Une précision : je suis en faveur de la démocratie représentative parce que j'ai conscience qu'il faut une délégation de pouvoir pour rendre un pays gérable. Le problème est que la seule représentation que nous connaissons c'est la représentation élective. Je propose de lui en ajouter une autre : le tirage au sort. A côté des 462 députés algériens élus, il pourrait y en avoir autant choisis de manière aléatoire. Si on arrive à mettre ensemble ces deux représentations, une cohabitation et un dialogue fructueux pourraient naître.

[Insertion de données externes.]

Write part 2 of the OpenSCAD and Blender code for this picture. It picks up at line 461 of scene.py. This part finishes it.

Ce que je dis n'est pas farfelu : cela a été testé en Irlande. 33 élus et 66 citoyens tirés au sort ont été chargés de remanier huit articles de la Constitution. La dynamique obtenue était très différente de celle obtenue par la politique ordinaire, parce que cette assemblée n'était pas préoccupée par sa réélection. Cela a apporté de la fraîcheur au débat.

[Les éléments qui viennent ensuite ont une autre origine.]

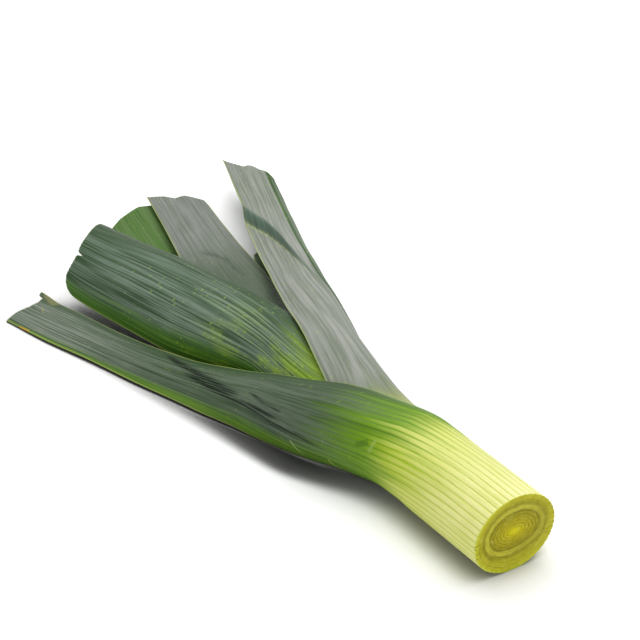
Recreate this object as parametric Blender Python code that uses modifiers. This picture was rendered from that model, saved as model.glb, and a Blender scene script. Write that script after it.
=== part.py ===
# Leek top, cut across the shaft, leaves fanned out on a table.
# Sizes below are millimetres and degrees; the mesh is written in metres.
# +X points out of the cut face, the leaves run towards -X, +Z is up.
# The origin lies on the flat underside of the shaft, level with the table.
import math

import bmesh
import bpy
import numpy as np

for old in list(bpy.data.objects):
    bpy.data.objects.remove(old, do_unlink=True)

MM = 0.001

# shaft
FACE_X = 35.0
SHAFT_HALF_WIDTH = 20.0
SHAFT_HALF_HEIGHT = 17.5
SHAFT_AXIS_HEIGHT = 17.3
RING_GAP = 0.3
RIB_COUNT = 42
RIB_HEIGHT = 0.3
RIB_END = 110.0
RIB_CLEARANCE = 2.0  # the ribs are pressed flat below this height
MARGIN_WALL = 0.75

# wall of each sheath at the cut face, from the outside in
RING_WALLS = {
    "leaf_front": 2.2,
    "leaf_tall": 2.1,
    "leaf_wide": 2.0,
    "leaf_grey": 1.8,
    "leaf_shaded": 1.6,
    "leaf_low": 1.4,
    "leaf_young": 1.3,
}

# length of each leaf that is still a closed sheath, direction its keel faces,
# and its wall where the sheath opens
SHEATHS = {
    "leaf_front": {"length": 48, "keel": 148, "wall": 2.2},
    "leaf_tall": {"length": 72, "keel": 55, "wall": 2.0},
    "leaf_wide": {"length": 92, "keel": 118, "wall": 1.7},
    "leaf_grey": {"length": 102, "keel": 84, "wall": 1.6},
    "leaf_shaded": {"length": 103, "keel": 60, "wall": 1.4},
    "leaf_low": {"length": 104, "keel": 120, "wall": 1.3},
    "leaf_young": {"length": 92, "keel": 90, "wall": 1.2},
}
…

– Dans ce cas, pourquoi ne pas imposer un mandat unique ? Cela aurait pour avantage de déconnecter le politique de l'élection ou du moins de la réélection.

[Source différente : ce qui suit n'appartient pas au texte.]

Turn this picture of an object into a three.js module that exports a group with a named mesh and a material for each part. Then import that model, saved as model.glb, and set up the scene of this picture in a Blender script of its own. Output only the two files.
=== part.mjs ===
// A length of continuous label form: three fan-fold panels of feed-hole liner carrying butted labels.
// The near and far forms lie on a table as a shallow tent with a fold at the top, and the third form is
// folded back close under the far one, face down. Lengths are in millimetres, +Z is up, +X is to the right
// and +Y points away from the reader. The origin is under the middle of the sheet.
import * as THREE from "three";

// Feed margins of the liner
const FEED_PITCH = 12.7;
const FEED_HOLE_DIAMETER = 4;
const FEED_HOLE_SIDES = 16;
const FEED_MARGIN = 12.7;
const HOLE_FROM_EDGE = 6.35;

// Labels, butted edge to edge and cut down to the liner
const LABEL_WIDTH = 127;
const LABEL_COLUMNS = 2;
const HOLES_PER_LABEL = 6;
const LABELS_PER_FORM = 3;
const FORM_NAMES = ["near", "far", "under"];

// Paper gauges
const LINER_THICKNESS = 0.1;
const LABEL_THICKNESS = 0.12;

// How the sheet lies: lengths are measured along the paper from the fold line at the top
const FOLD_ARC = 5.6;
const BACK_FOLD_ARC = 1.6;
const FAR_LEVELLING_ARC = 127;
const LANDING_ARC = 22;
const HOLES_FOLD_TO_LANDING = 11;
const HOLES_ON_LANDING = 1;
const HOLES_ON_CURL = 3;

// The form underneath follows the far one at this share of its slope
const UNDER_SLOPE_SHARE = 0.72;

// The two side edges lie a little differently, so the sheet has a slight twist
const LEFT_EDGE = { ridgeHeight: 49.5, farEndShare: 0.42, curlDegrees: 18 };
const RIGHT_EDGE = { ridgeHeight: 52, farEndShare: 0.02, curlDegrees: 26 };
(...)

Certes, le mandat infini crée une caste d'élus dont l'enjeu primaire est de se faire réélire. Mais imaginons un pays avec des parlementaires élus une seule fois. On risque de perdre en compétence à la faveur de chaque renouvellement. Il faut trouver un équilibre entre remanier le personnel politique et conserver la mémoire d'une équipe parlementaire. Ça c'est pour le pouvoir législatif. En ce qui concerne l'Exécutif, maintenant, du sommet de l'Etat, il y a un point qui n'est pas assez soulevé, celui de la retraite des présidents. Pour accepter de lâcher son pouvoir, il doit y avoir une perspective de reconversion, de seconde carrière. C'est un point sur lequel les pays africains doivent travailler.